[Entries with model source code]
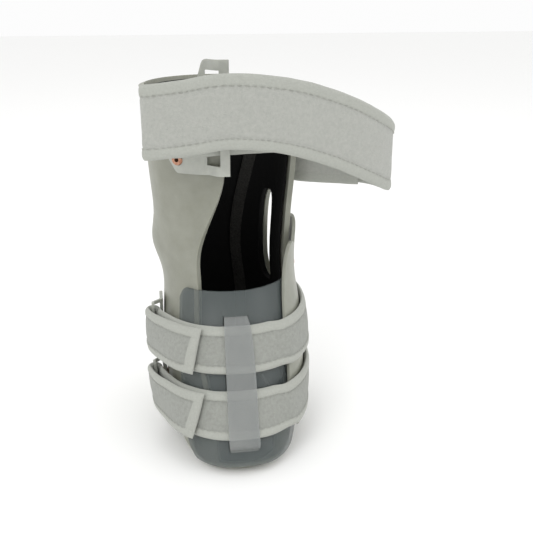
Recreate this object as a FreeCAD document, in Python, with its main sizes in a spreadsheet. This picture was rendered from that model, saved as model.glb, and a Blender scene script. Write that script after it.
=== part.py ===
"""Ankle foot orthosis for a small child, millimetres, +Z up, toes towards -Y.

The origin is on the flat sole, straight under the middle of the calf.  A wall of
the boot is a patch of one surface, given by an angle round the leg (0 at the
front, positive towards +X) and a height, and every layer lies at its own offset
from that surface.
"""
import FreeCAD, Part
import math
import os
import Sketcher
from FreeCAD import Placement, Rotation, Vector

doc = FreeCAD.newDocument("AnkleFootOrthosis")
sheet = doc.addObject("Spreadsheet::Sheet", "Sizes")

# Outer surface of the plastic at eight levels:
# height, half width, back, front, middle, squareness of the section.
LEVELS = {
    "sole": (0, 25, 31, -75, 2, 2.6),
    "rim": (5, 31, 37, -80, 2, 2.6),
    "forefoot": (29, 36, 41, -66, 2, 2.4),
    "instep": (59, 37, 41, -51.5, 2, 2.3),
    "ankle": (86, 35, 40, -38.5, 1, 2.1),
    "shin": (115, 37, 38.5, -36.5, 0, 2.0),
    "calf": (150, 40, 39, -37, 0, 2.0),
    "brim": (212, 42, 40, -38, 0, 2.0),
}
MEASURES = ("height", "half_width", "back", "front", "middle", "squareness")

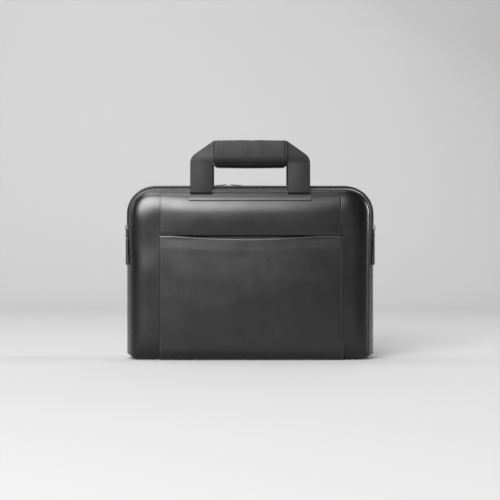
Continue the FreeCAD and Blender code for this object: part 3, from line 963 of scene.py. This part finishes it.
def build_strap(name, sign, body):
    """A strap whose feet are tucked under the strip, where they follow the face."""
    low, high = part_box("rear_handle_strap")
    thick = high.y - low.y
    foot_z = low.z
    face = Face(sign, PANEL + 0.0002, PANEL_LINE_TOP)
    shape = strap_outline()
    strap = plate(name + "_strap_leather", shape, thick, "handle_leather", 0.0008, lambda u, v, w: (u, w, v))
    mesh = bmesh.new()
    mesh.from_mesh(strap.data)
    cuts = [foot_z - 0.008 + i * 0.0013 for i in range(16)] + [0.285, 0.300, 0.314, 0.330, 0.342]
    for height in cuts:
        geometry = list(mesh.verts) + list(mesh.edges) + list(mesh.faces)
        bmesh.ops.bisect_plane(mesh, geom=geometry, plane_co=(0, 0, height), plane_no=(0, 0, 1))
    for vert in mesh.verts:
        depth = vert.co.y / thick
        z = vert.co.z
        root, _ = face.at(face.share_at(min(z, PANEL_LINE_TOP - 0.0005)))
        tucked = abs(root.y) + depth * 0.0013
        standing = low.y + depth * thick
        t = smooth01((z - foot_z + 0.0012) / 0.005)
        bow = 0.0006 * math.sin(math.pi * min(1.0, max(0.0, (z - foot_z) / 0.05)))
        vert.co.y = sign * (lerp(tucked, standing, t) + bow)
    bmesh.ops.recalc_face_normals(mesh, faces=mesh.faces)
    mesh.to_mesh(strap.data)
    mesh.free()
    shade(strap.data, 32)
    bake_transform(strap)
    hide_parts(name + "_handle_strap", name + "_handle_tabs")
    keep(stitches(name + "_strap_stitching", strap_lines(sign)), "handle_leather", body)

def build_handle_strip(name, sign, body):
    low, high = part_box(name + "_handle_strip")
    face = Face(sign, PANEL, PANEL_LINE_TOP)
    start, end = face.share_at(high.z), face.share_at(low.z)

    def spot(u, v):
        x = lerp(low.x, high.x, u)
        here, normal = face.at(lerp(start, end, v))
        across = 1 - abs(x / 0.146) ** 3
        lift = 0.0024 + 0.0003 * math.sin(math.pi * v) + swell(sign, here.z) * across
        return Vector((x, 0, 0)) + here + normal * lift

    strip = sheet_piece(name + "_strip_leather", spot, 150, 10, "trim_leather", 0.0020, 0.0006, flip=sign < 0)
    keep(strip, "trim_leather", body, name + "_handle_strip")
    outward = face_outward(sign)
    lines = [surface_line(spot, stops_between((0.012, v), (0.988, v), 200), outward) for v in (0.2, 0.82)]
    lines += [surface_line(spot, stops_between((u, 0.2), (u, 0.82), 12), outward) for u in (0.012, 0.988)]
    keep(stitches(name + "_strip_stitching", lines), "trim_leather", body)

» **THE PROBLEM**
Return the entries above exactly, each one complete.

» **WRITTEN SOLUTION**
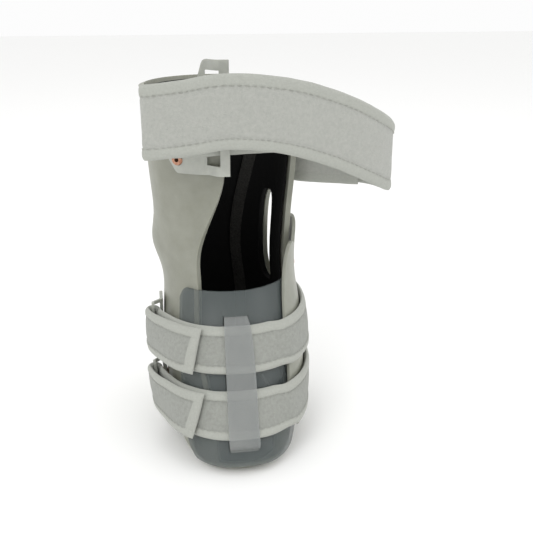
Recreate this object as a FreeCAD document, in Python, with its main sizes in a spreadsheet. This picture was rendered from that model, saved as model.glb, and a Blender scene script. Write that script after it.
=== part.py ===
"""Ankle foot orthosis for a small child, millimetres, +Z up, toes towards -Y.

The origin is on the flat sole, straight under the middle of the calf.  A wall of
the boot is a patch of one surface, given by an angle round the leg (0 at the
front, positive towards +X) and a height, and every layer lies at its own offset
from that surface.
"""
import FreeCAD, Part
import math
import os
import Sketcher
from FreeCAD import Placement, Rotation, Vector

doc = FreeCAD.newDocument("AnkleFootOrthosis")
sheet = doc.addObject("Spreadsheet::Sheet", "Sizes")

# Outer surface of the plastic at eight levels:
# height, half width, back, front, middle, squareness of the section.
LEVELS = {
    "sole": (0, 25, 31, -75, 2, 2.6),
    "rim": (5, 31, 37, -80, 2, 2.6),
    "forefoot": (29, 36, 41, -66, 2, 2.4),
    "instep": (59, 37, 41, -51.5, 2, 2.3),
    "ankle": (86, 35, 40, -38.5, 1, 2.1),
    "shin": (115, 37, 38.5, -36.5, 0, 2.0),
    "calf": (150, 40, 39, -37, 0, 2.0),
    "brim": (212, 42, 40, -38, 0, 2.0),
}
MEASURES = ("height", "half_width", "back", "front", "middle", "squareness")

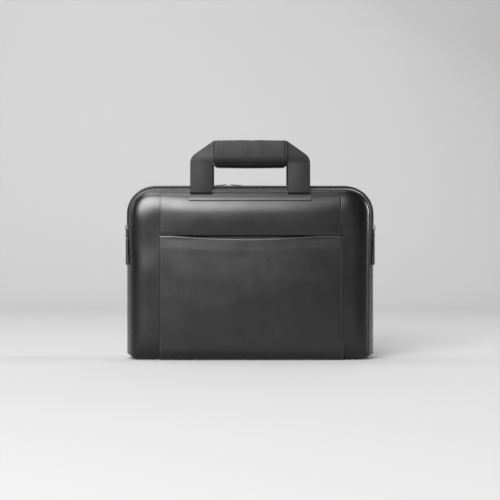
Continue the FreeCAD and Blender code for this object: part 3, from line 963 of scene.py. This part finishes it.
def build_strap(name, sign, body):
    """A strap whose feet are tucked under the strip, where they follow the face."""
    low, high = part_box("rear_handle_strap")
    thick = high.y - low.y
    foot_z = low.z
    face = Face(sign, PANEL + 0.0002, PANEL_LINE_TOP)
    shape = strap_outline()
    strap = plate(name + "_strap_leather", shape, thick, "handle_leather", 0.0008, lambda u, v, w: (u, w, v))
    mesh = bmesh.new()
    mesh.from_mesh(strap.data)
    cuts = [foot_z - 0.008 + i * 0.0013 for i in range(16)] + [0.285, 0.300, 0.314, 0.330, 0.342]
    for height in cuts:
        geometry = list(mesh.verts) + list(mesh.edges) + list(mesh.faces)
        bmesh.ops.bisect_plane(mesh, geom=geometry, plane_co=(0, 0, height), plane_no=(0, 0, 1))
    for vert in mesh.verts:
        depth = vert.co.y / thick
        z = vert.co.z
        root, _ = face.at(face.share_at(min(z, PANEL_LINE_TOP - 0.0005)))
        tucked = abs(root.y) + depth * 0.0013
        standing = low.y + depth * thick
        t = smooth01((z - foot_z + 0.0012) / 0.005)
        bow = 0.0006 * math.sin(math.pi * min(1.0, max(0.0, (z - foot_z) / 0.05)))
        vert.co.y = sign * (lerp(tucked, standing, t) + bow)
    bmesh.ops.recalc_face_normals(mesh, faces=mesh.faces)
    mesh.to_mesh(strap.data)
    mesh.free()
    shade(strap.data, 32)
    bake_transform(strap)
    hide_parts(name + "_handle_strap", name + "_handle_tabs")
    keep(stitches(name + "_strap_stitching", strap_lines(sign)), "handle_leather", body)

def build_handle_strip(name, sign, body):
    low, high = part_box(name + "_handle_strip")
    face = Face(sign, PANEL, PANEL_LINE_TOP)
    start, end = face.share_at(high.z), face.share_at(low.z)

    def spot(u, v):
        x = lerp(low.x, high.x, u)
        here, normal = face.at(lerp(start, end, v))
        across = 1 - abs(x / 0.146) ** 3
        lift = 0.0024 + 0.0003 * math.sin(math.pi * v) + swell(sign, here.z) * across
        return Vector((x, 0, 0)) + here + normal * lift

    strip = sheet_piece(name + "_strip_leather", spot, 150, 10, "trim_leather", 0.0020, 0.0006, flip=sign < 0)
    keep(strip, "trim_leather", body, name + "_handle_strip")
    outward = face_outward(sign)
    lines = [surface_line(spot, stops_between((0.012, v), (0.988, v), 200), outward) for v in (0.2, 0.82)]
    lines += [surface_line(spot, stops_between((u, 0.2), (u, 0.82), 12), outward) for u in (0.012, 0.988)]
    keep(stitches(name + "_strip_stitching", lines), "trim_leather", body)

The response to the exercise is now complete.